Boy, it's quiet around here today with the players being off. You could throw a football and not hit a single person. What am I saying? That's no different than Joey throwing the ball in practice. Hee!
Willie C. is sooo pissed at Sgt. Marinelli, considering how the Ford's feel about unions. To have to give the players 2 days off with pay is killing him. Just killing him. It was all I could do to keep Willie C. from bringing in the kneebreaking union busters his graddaddy loved. Seriously. He wanted blood. I haven't seen him so upset since we got that $250K fine for not interviewing a minority. I got confused, I thought they meant talking to a majority of old white dudes and a minority of everyone else. Who knew? Whatevs.
So I best lay low for a couple of days. Hide from the media, cause you know they are always looking to cause trouble. Like that story about crazy ass Martz going apeshit and leaving the building getting leaked. Good thing Sgt. Marinelli just threatened to kick the beat writers collective asses and to go screw themselves, that the story was not true. I gotta remember what the Sarge always says in regard to talking the writers, "Deny, deny, deny!"
Too bad I can't tell Willie C. the truth about working the players too hard, the poor babies. It was Sgt. Marinelli's idea to make the players look soft as vanilla custard. The fact that the union grievance makes the sheeple that is our fans think Sgt. Marinelli is the next coming of Sgt. Rock, Bill Parcells, and Vince Lombardi combined makes his master plan all the better. And factor in the fact that Mooch now comes off as a softer Wayne Fontes, well, that just kills me to no end. Hee! Enjoy your gig on the NFL Network Mooch, cause you aren't getting a good coaching reference from me! Hee! Just like the Sarge says, just give name, rank, and serial number.
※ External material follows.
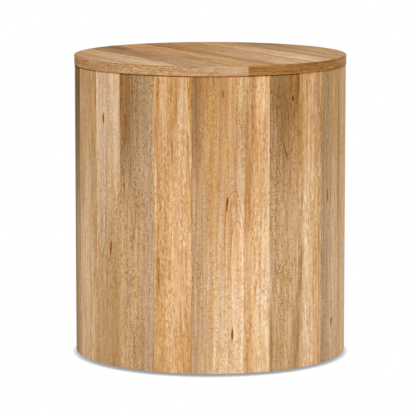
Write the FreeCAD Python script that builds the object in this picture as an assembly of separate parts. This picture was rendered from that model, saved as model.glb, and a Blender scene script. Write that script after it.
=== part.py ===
# A round side table: an upright drum of glued wooden staves under a top of parallel boards.
#
# Lengths are in millimetres. The floor is z = 0 and the drum's axis is Z. The front of the
# table faces -Y. A bearing is an angle round the axis in degrees, 0 at the front and growing
# towards +X. The top's boards run along one direction in plan, and lie side by side across it.

import FreeCAD
import Part
import math
import os

Vector = FreeCAD.Vector
UP = Vector(0, 0, 1)
AXIS_FOOT = Vector(0, 0, 0)
FULL_TURN = 360.0

# Overall size
drum_diameter = 457.0
overall_height = 508.0

# Drum. A stave has a round face, a flat back and mitred edges. Its thickness is measured at
# the middle of the back. A rabbet inside each end of the drum takes a ring frame.
stave_thickness = 16.0
rabbet_depth = 5.0
seam_ease = 0.3
drum_end_arris = 0.8
first_seam_bearing = -71.8
stave_width_shares = [
    16.7, 14.9, 16.2, 16.5, 21.5, 11.0, 14.5, 13.7, 14.8, 16.0, 18.2, 12.6,
    15.5, 20.3, 13.4, 16.8, 14.3, 17.9, 12.0, 15.7, 19.0, 13.1, 15.4,
]

# Top. The boards make a disc, and a thin lipping is bent round its edge.
top_thickness = 16.0
top_overhang = 0.7
lipping_thickness = 1.6
lipping_round = 1.2
lipping_arris = 0.6
lipping_count = 3
lipping_seam_bearing = 15.6
lipping_round_limit_share = 0.9
board_seam_ease = 0.25
board_direction = -62.0
board_width_shares = [7.0, 13.5, 14.5, 12.5, 18.0, 13.5, 12.5, 8.5]

# The glue line between round faces: ring and rabbet, lipping and boards
glue_gap = 0.1

# Ring frames, one in each end of the drum
ring_height = 18.0
ring_width = 45.0
ring_segment_count = 6
ring_seam_bearing = 21.0

# Battens, across the underside of the top's boards inside the upper ring
batten_width = 45.0
batten_thickness = 16.0
batten_spacing = 170.0
batten_end_gap = 4.0
batten_end_bevel = 8.0
batten_screw_margin = 12.0

# Glides, the feet under the lower ring
glide_count = 4
glide_bearing = 45.0
glide_radius = 11.0
glide_height = 4.5
glide_edge = 0.8
glide_screw_recess = 1.1

# Countersunk wood screws
screw_shank_radius = 2.0
screw_head_radius = 3.9
screw_head_height = 2.2
screw_tip_length = 4.0
screw_tip_radius = 0.4
screw_slot_width = 1.0
screw_slot_count = 2
screw_slot_span = 4.4
screw_slot_depth = 1.2
screw_hole_gap = 0.3
screw_pilot_gap = 0.05
screw_pilot_spare = 0.8
top_screw_bite = 11.0
glide_screw_bite = 12.0
top_screws_per_segment = 2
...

Even still, to keep the old man happy, he wants a list of who may have filed the grievance. He want me to cut their ass. Think Millen, think. Who goes on the shit list?
By Matt Millen
Detroit Lions President and CEO, #55
1. Mike Williams: Sgt. Marinelli threatened to make Williams an offensive tackle if he didn't start to lose weight. Sarge has a point, as his 40 during mini camp was 5.8 and his vertical was 3". Remember when you asked why we didn't take a lineman till the 2nd day of the draft? That's why.
2. Dominic Raiola: I think Raiola holds a grudge because Sarge told him off after getting blown up during one on one blocking drills. Sgt. Marinelli told him his arms were so short and stubby that they were about as useful as a T-rex's arms were when masturbating.
3. Jon Kitna: When I signed Kitna, I didn't know that he was a Born Again Christian. I thought that fish insignia thingy on his car bumper meant he liked to bass fish. So I don't think Kitna liked it when Martz kept yelling "Jesus fucking Christ" every time he threw a bad pass. I'm told you aren't supposed to use His name in vain, but Martz could give a shit. Kitna said something about repenting and the rapture, but I told him I didn't need to pent again and that I don't like the rap music.
4. Charles Rogers: He's a druggie, I think he's back on the marihuana. When I thought I saw a doobie in his mouth, Chuck told me it was actually a clove cigarette. But I don't believe him. Martz said he thought he saw a hookah in Chuck's car. But why would Chuck have to pay for sex?
5. Ernie Sims: He says he doesn't remember attending mini camp, but I think he's faking another concussion.